TASK GOAL: Extract the complete listing and output it unchanged.

DATA:
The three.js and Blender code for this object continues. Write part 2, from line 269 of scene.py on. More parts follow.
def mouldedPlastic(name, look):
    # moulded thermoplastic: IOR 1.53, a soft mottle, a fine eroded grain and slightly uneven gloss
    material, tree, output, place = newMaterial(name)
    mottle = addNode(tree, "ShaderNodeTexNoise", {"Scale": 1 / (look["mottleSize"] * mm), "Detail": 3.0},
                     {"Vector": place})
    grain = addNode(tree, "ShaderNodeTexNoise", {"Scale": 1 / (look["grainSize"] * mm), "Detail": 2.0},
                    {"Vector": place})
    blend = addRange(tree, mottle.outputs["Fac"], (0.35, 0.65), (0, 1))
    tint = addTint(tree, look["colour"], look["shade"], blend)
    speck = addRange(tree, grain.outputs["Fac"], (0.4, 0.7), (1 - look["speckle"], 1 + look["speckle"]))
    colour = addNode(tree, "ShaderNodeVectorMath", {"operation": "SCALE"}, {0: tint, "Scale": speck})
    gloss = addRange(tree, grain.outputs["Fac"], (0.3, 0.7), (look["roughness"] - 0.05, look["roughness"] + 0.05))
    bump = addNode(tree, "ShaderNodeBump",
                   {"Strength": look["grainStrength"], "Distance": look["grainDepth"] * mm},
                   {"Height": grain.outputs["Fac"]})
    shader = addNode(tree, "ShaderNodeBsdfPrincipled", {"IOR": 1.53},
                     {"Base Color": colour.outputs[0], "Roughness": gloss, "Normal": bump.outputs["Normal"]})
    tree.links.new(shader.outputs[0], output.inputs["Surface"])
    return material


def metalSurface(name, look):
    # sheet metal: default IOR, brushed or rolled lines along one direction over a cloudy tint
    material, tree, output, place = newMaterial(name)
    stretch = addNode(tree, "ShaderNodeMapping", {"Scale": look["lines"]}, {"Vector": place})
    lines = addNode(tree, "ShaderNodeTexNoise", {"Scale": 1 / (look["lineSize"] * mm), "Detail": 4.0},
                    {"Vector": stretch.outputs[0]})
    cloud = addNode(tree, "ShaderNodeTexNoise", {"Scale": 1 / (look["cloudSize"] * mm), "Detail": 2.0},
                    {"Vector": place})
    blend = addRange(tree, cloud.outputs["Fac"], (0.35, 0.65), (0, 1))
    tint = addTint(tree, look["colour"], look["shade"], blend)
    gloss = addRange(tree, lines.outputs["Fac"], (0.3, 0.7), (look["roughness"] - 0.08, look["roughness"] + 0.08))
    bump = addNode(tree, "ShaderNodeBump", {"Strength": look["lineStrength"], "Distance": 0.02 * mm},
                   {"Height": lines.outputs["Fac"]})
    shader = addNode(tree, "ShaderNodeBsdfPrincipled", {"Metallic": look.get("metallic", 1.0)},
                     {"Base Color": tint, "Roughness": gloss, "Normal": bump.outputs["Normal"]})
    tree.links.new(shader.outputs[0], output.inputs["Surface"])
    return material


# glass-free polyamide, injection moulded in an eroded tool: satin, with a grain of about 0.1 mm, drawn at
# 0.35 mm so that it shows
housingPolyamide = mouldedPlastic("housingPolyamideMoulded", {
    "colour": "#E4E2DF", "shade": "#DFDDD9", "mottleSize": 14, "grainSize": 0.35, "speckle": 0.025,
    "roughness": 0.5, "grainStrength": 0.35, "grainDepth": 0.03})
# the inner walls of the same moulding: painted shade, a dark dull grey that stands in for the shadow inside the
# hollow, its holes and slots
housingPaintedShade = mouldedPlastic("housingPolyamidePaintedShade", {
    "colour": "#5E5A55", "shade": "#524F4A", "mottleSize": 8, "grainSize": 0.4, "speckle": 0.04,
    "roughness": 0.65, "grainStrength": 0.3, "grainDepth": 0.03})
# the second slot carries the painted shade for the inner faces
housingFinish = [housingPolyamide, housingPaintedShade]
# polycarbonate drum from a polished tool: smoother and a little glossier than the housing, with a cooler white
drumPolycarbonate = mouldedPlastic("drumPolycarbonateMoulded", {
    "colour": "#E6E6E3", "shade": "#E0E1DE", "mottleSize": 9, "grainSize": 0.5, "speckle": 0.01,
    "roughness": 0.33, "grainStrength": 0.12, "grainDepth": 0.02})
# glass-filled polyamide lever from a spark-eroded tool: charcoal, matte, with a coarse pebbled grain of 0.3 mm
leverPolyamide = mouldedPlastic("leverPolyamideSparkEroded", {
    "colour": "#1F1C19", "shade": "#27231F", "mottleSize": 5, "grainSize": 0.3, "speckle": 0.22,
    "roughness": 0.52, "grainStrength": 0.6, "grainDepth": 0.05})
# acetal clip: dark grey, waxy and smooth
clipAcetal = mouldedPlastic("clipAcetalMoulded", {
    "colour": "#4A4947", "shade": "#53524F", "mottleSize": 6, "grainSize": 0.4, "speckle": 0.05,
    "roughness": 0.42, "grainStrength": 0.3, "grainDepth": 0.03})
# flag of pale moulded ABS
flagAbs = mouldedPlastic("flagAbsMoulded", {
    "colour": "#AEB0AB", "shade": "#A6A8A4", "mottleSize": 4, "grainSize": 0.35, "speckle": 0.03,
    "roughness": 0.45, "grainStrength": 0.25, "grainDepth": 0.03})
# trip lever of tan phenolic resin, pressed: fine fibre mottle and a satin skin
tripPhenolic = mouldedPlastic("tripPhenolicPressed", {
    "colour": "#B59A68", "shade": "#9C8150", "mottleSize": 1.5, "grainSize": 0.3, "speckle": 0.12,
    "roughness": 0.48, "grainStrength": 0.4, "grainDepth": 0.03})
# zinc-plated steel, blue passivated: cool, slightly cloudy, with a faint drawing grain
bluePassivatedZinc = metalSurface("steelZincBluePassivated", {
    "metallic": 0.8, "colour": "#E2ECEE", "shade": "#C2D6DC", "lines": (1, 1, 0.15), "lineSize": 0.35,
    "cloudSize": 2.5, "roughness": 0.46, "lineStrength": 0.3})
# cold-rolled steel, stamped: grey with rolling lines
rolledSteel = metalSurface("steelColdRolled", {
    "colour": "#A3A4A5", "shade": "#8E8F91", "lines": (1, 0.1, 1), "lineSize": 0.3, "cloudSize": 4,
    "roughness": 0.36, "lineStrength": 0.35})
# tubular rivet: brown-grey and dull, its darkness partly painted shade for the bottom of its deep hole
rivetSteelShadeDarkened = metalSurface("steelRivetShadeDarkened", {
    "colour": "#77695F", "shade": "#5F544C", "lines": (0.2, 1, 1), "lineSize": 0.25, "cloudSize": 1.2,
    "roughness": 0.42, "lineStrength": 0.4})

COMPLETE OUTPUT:
The three.js and Blender code for this object continues. Write part 2, from line 269 of scene.py on. More parts follow.
def mouldedPlastic(name, look):
    # moulded thermoplastic: IOR 1.53, a soft mottle, a fine eroded grain and slightly uneven gloss
    material, tree, output, place = newMaterial(name)
    mottle = addNode(tree, "ShaderNodeTexNoise", {"Scale": 1 / (look["mottleSize"] * mm), "Detail": 3.0},
                     {"Vector": place})
    grain = addNode(tree, "ShaderNodeTexNoise", {"Scale": 1 / (look["grainSize"] * mm), "Detail": 2.0},
                    {"Vector": place})
    blend = addRange(tree, mottle.outputs["Fac"], (0.35, 0.65), (0, 1))
    tint = addTint(tree, look["colour"], look["shade"], blend)
    speck = addRange(tree, grain.outputs["Fac"], (0.4, 0.7), (1 - look["speckle"], 1 + look["speckle"]))
    colour = addNode(tree, "ShaderNodeVectorMath", {"operation": "SCALE"}, {0: tint, "Scale": speck})
    gloss = addRange(tree, grain.outputs["Fac"], (0.3, 0.7), (look["roughness"] - 0.05, look["roughness"] + 0.05))
    bump = addNode(tree, "ShaderNodeBump",
                   {"Strength": look["grainStrength"], "Distance": look["grainDepth"] * mm},
                   {"Height": grain.outputs["Fac"]})
    shader = addNode(tree, "ShaderNodeBsdfPrincipled", {"IOR": 1.53},
                     {"Base Color": colour.outputs[0], "Roughness": gloss, "Normal": bump.outputs["Normal"]})
    tree.links.new(shader.outputs[0], output.inputs["Surface"])
    return material


def metalSurface(name, look):
    # sheet metal: default IOR, brushed or rolled lines along one direction over a cloudy tint
    material, tree, output, place = newMaterial(name)
    stretch = addNode(tree, "ShaderNodeMapping", {"Scale": look["lines"]}, {"Vector": place})
    lines = addNode(tree, "ShaderNodeTexNoise", {"Scale": 1 / (look["lineSize"] * mm), "Detail": 4.0},
                    {"Vector": stretch.outputs[0]})
    cloud = addNode(tree, "ShaderNodeTexNoise", {"Scale": 1 / (look["cloudSize"] * mm), "Detail": 2.0},
                    {"Vector": place})
    blend = addRange(tree, cloud.outputs["Fac"], (0.35, 0.65), (0, 1))
    tint = addTint(tree, look["colour"], look["shade"], blend)
    gloss = addRange(tree, lines.outputs["Fac"], (0.3, 0.7), (look["roughness"] - 0.08, look["roughness"] + 0.08))
    bump = addNode(tree, "ShaderNodeBump", {"Strength": look["lineStrength"], "Distance": 0.02 * mm},
                   {"Height": lines.outputs["Fac"]})
    shader = addNode(tree, "ShaderNodeBsdfPrincipled", {"Metallic": look.get("metallic", 1.0)},
                     {"Base Color": tint, "Roughness": gloss, "Normal": bump.outputs["Normal"]})
    tree.links.new(shader.outputs[0], output.inputs["Surface"])
    return material


# glass-free polyamide, injection moulded in an eroded tool: satin, with a grain of about 0.1 mm, drawn at
# 0.35 mm so that it shows
housingPolyamide = mouldedPlastic("housingPolyamideMoulded", {
    "colour": "#E4E2DF", "shade": "#DFDDD9", "mottleSize": 14, "grainSize": 0.35, "speckle": 0.025,
    "roughness": 0.5, "grainStrength": 0.35, "grainDepth": 0.03})
# the inner walls of the same moulding: painted shade, a dark dull grey that stands in for the shadow inside the
# hollow, its holes and slots
housingPaintedShade = mouldedPlastic("housingPolyamidePaintedShade", {
    "colour": "#5E5A55", "shade": "#524F4A", "mottleSize": 8, "grainSize": 0.4, "speckle": 0.04,
    "roughness": 0.65, "grainStrength": 0.3, "grainDepth": 0.03})
# the second slot carries the painted shade for the inner faces
housingFinish = [housingPolyamide, housingPaintedShade]
# polycarbonate drum from a polished tool: smoother and a little glossier than the housing, with a cooler white
drumPolycarbonate = mouldedPlastic("drumPolycarbonateMoulded", {
    "colour": "#E6E6E3", "shade": "#E0E1DE", "mottleSize": 9, "grainSize": 0.5, "speckle": 0.01,
    "roughness": 0.33, "grainStrength": 0.12, "grainDepth": 0.02})
# glass-filled polyamide lever from a spark-eroded tool: charcoal, matte, with a coarse pebbled grain of 0.3 mm
leverPolyamide = mouldedPlastic("leverPolyamideSparkEroded", {
    "colour": "#1F1C19", "shade": "#27231F", "mottleSize": 5, "grainSize": 0.3, "speckle": 0.22,
    "roughness": 0.52, "grainStrength": 0.6, "grainDepth": 0.05})
# acetal clip: dark grey, waxy and smooth
clipAcetal = mouldedPlastic("clipAcetalMoulded", {
    "colour": "#4A4947", "shade": "#53524F", "mottleSize": 6, "grainSize": 0.4, "speckle": 0.05,
    "roughness": 0.42, "grainStrength": 0.3, "grainDepth": 0.03})
# flag of pale moulded ABS
flagAbs = mouldedPlastic("flagAbsMoulded", {
    "colour": "#AEB0AB", "shade": "#A6A8A4", "mottleSize": 4, "grainSize": 0.35, "speckle": 0.03,
    "roughness": 0.45, "grainStrength": 0.25, "grainDepth": 0.03})
# trip lever of tan phenolic resin, pressed: fine fibre mottle and a satin skin
tripPhenolic = mouldedPlastic("tripPhenolicPressed", {
    "colour": "#B59A68", "shade": "#9C8150", "mottleSize": 1.5, "grainSize": 0.3, "speckle": 0.12,
    "roughness": 0.48, "grainStrength": 0.4, "grainDepth": 0.03})
# zinc-plated steel, blue passivated: cool, slightly cloudy, with a faint drawing grain
bluePassivatedZinc = metalSurface("steelZincBluePassivated", {
    "metallic": 0.8, "colour": "#E2ECEE", "shade": "#C2D6DC", "lines": (1, 1, 0.15), "lineSize": 0.35,
    "cloudSize": 2.5, "roughness": 0.46, "lineStrength": 0.3})
# cold-rolled steel, stamped: grey with rolling lines
rolledSteel = metalSurface("steelColdRolled", {
    "colour": "#A3A4A5", "shade": "#8E8F91", "lines": (1, 0.1, 1), "lineSize": 0.3, "cloudSize": 4,
    "roughness": 0.36, "lineStrength": 0.35})
# tubular rivet: brown-grey and dull, its darkness partly painted shade for the bottom of its deep hole
rivetSteelShadeDarkened = metalSurface("steelRivetShadeDarkened", {
    "colour": "#77695F", "shade": "#5F544C", "lines": (0.2, 1, 1), "lineSize": 0.25, "cloudSize": 1.2,
    "roughness": 0.42, "lineStrength": 0.4})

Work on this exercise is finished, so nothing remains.